2005年11月23日水曜日

同心円とヴァン・モリソン





友人が今月で今の会社を退職して、新たなスタートを切ることになった。
ヘッドハンティングがあたりまえの業界なので、会社を変わること自体は珍しいことでもないのだが、彼にとって初めての経験だ。

餞の手紙でも書こうと思って、行きつけの喫茶店のテーブルにレターセットをひろげているのだけれども、これが一向に進まない。

もう、コーヒーも2杯目だ。

彼とは、最初は飲み友だちだったのだけれども、ひょんなことから一緒に仕事をすることが多くなり、それで儲けたり、損をしたり、いろんなことがあった。

ただ、思い出されるのは、そうしたトピックスよりも、交わしたなんてことのないメールや電話や飲み屋でのアホらしいお喋りだったりする。

ビジネスとは関係のないところで知り合って、その後、お互いにカネをあいだに挟んだ関係になったわりには、知り合った当初となんら変わらない付き合いが出来ていることは、大変にラッキーなことだったと思う。

ほら、カネが絡むと、人間関係って、こじれることも多いしな。


オレも彼も、早い時期から、自分が一生かけてやること、仕事みたいなものを、見つけていた。

身につけるスキルが新しくなったり、身を置く環境が変わったりすることはあっても、やりたいことが見えているので、そこらあたりで、ブレることがない。立ち位置も変わらない。


そういうことをつらつらと考えていると、ヴァン・モリソンのことを思い出した。

この、アイリッシュの巨人は、ウッドストックの頃からだから、もうかれこれ、40年近くも音楽の第一線で活躍していることになる。

ブリティッシュ・ロックではじまった彼のキャリアは、その後、アメリカン・フォーク、ブルーズ、ソウル、ジャズ、アイリッシュ・トラッドと、雑食性を極めるかのごとく、その幅をひろげていく。

しかし、なにをやっても、ヴァン・モリソンの音楽にしかならないところが、すごい。

もはや、ヴァン・モリソンというひとつのジャンルが出来上がっていると言ってもいいかもしれない。

それを評して、彼はおなじところをグルグルまわっているだけじゃないか、と、揶揄する人がいる。

そうではない。
彼は、同心円を描いてはいるが、その円は半径を変えて幾重にもなり、豊かな厚みと深みと滋味を加えている。

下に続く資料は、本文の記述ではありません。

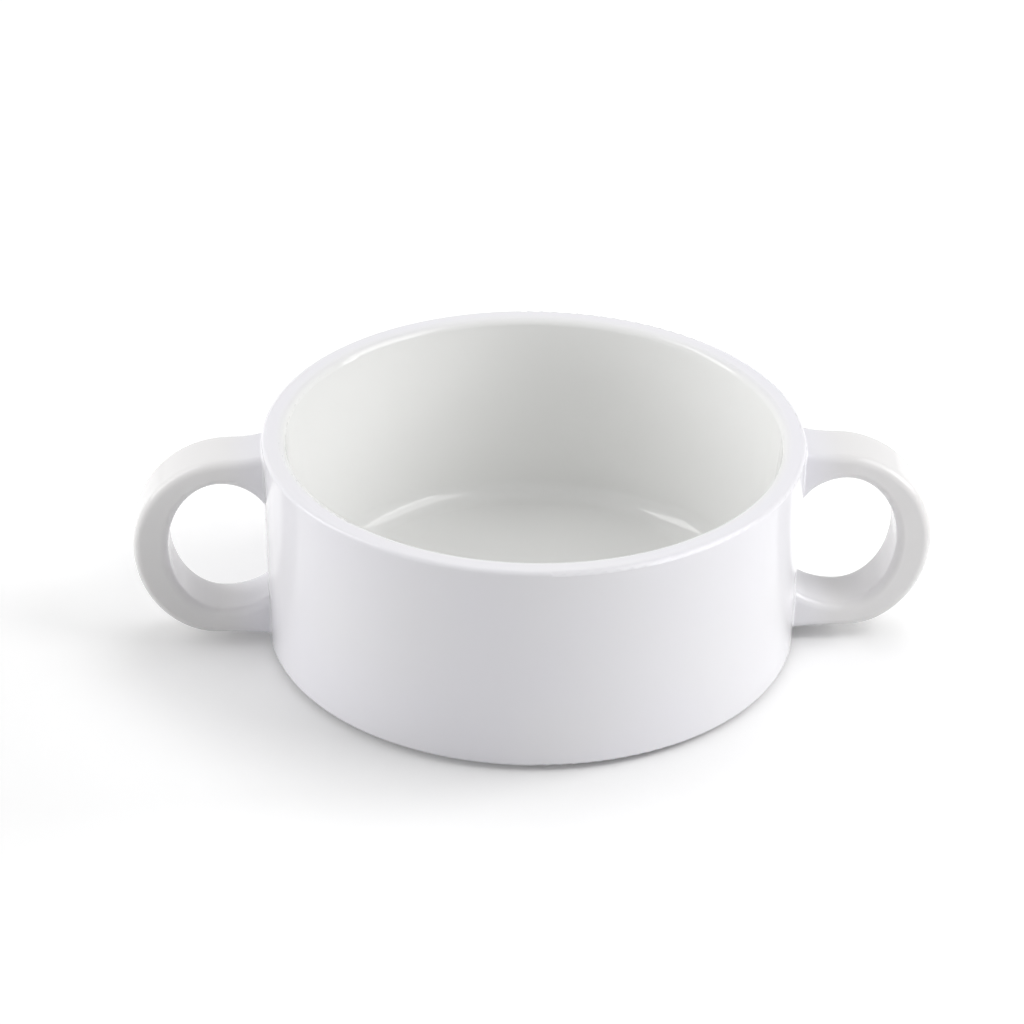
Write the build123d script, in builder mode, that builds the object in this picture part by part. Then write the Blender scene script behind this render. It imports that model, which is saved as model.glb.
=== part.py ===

文字通り、円の中心だけがブレていないだけだ。

こうやって生きていくしかない、と、見つけてしまったはるか遠くの一点から視線を外せない人たちは、ヴァン・モリソンのように、同心円を描いて生きていくしかないのではないか。

願わくば、オレも、中心点はそのままに、さまざまに半径を違えた同心円を、幾重にも描いていきたい。



友人の彼は、自分のキャリアのなかに新たな同心円を描くために、来月から東京に向かう。